Keeping in view the market feedback, it is proposed to undertake the 14-day VRRR auctions on a fortnightly basis: Rs 4 trillion on October 8, Rs 4.5 trillion on October 22, Rs 5 trillion on November 3, Rs 5.5 trillion on November 18 and Rs 6 trillion on December 3. Even with all these operations, the liquidity absorbed under the fixed rate reverse repo will still be around Rs 2-3 trillion in the first week of December 2021. The RBI will ensure that there is adequate liquidity to support the process of economic recovery.
Technology ties us together
Shaktikanta Das further said: “The Reserve Bank has taken more than 100 measures to proactively and decisively respond to the pandemic crisis. We have not hesitated to take new and unconventional measures to keep the financial markets functioning and the market sentiments positive, provide liquidity to targeted sectors and institutions, and leverage on digital technologies to reach out to individuals and businesses. Thus, although the pandemic protocols do us part, technology ties us together.”
Policy seeks to accomplish numerous objectives: Experts
Nilesh Shah, Group President & MD, Kotak Mahindra Asset Management Company, commented on the key policy decisions, saying the RBI’s policy is a ‘Mai Hu Naa’ policy aimed at achieving multiple objectives: supporting growth, keeping inflationary expectations under check, stabilising financial markets, maintaining adequate and appropriate liquidity, retaining a straight yield curve, and ensuring the smooth passage of the government’s borrowing programme. The MPC has assured markets that normalisation of monetary policy will be gradual and calibrated.
“The decision on key rates as well as the voting pattern in today’s monetary policy review was along expected lines,” said Anagha Deodhar, Chief Economist, ICICI Securities. “The MPC revised its inflation projection for FY22 downward to 5.3% (from 5.7% in the August review), owing mostly to lower expected inflation prints in Q2 and Q3. While it retained its 9.5% growth prediction for FY22, it noted that the external environment is becoming more uncertain and challenging. On the regulatory front, the RBI extended the SLTRO for small finance banks till December 2021, decided to continue with the extended WMA limit till March 2022, and extended inclusion of lending to NBFCs in the priority sector till March 2022. Additionally, the RBI discontinued GSAP and announced that it was open to supplement 14-day VRRR with 28-day VRRR.”
According to Rajeev Radhakrishnan, CIO, Fixed Income, SBI Mutual Fund, GSAP auction, as expected, is the first casualty with the RBI not announcing any incremental GSAP. The governor’s statement attempts to soothe markets by not projecting any of these measures as unwinding of accommodation. The measures taken currently do not address a durable absorption of the quantum of surplus liquidity. It is unlikely that the short end rates will directionally move closer to the policy rates. Market direction is expected to be volatile as the overhang of additional measures remains. External factors such as commodity prices and the unwinding of monetary accommodation globally could counterbalance that.

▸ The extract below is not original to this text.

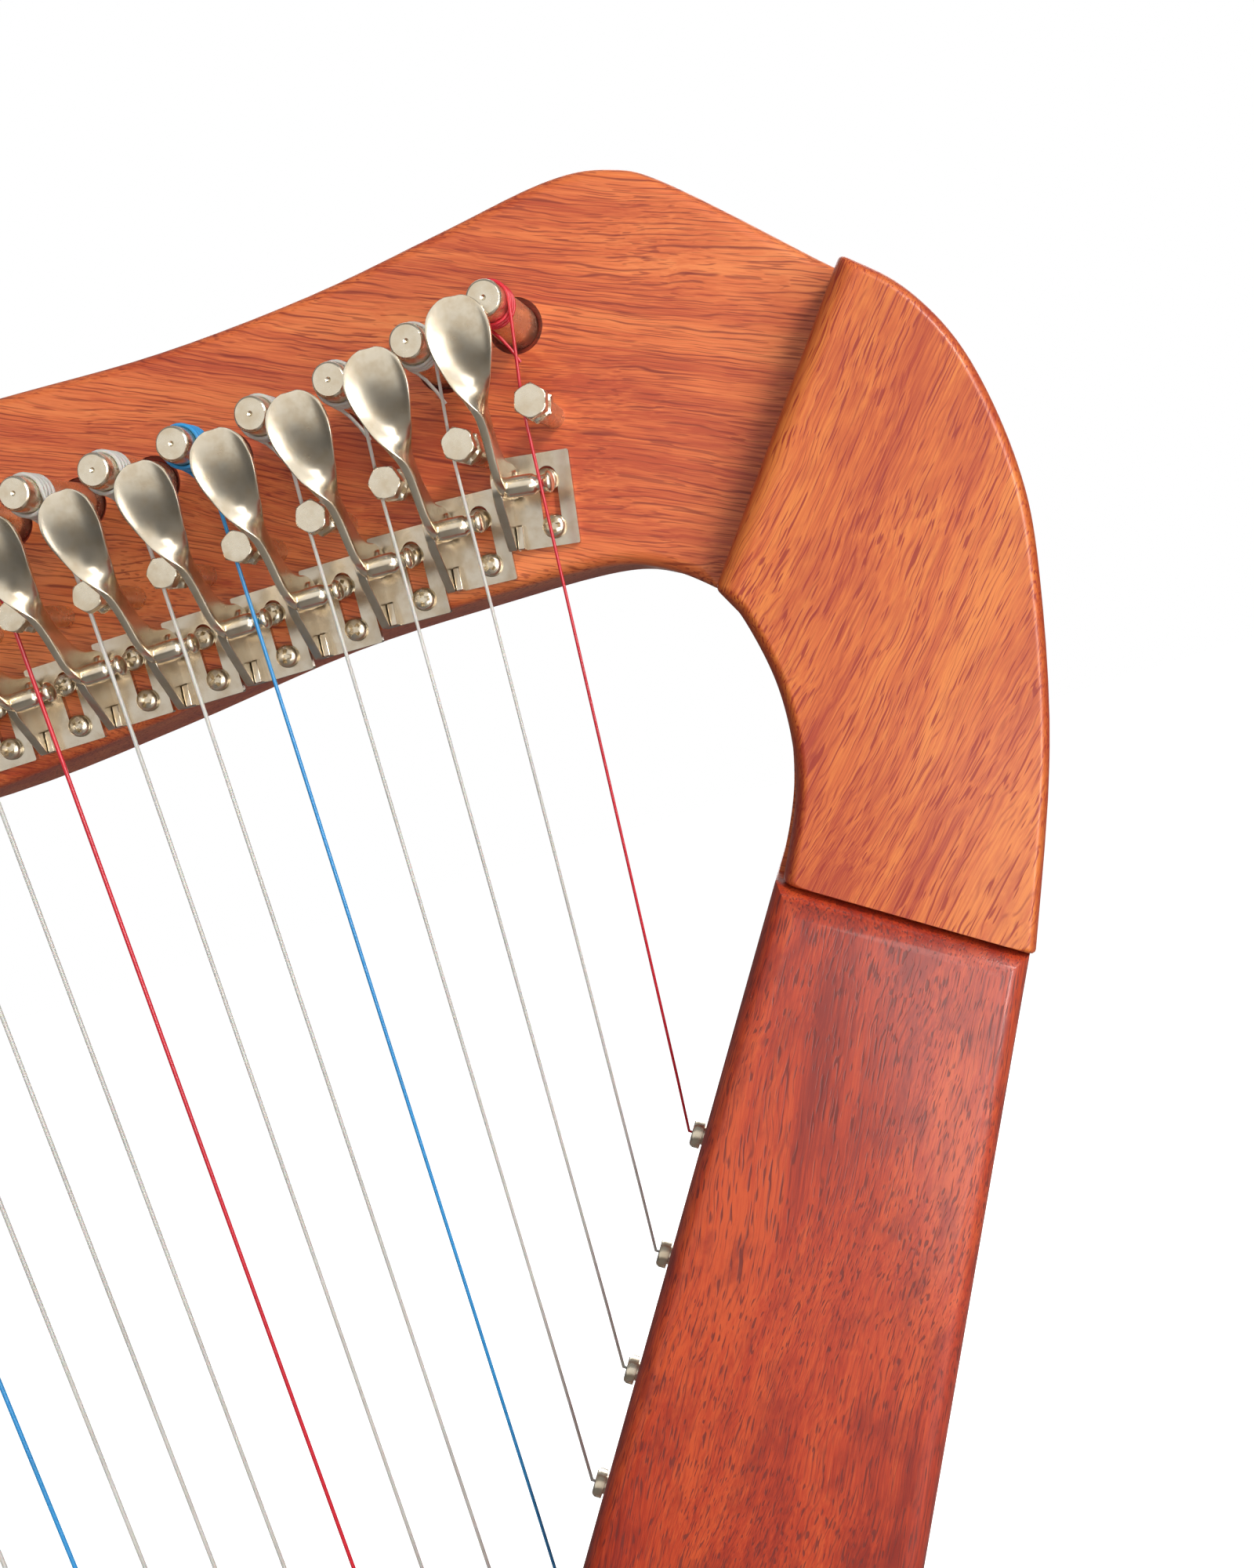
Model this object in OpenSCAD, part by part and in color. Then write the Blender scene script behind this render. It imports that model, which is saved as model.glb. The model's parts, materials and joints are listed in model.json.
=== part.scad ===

Anil Gupta, Vice President & Sector Head, Financial Sector Ratings, ICRA, said that the scheme has been instrumental in incremental credit flow from banks to NBFCs and in turn for lending to identified sectors. The funding from banks via this route has also been at more competitive rates than normal bank rates, which in turn reduces the cost of borrowing for identified sectors. Extension of the scheme hence remains positive for incremental credit flow, he stated.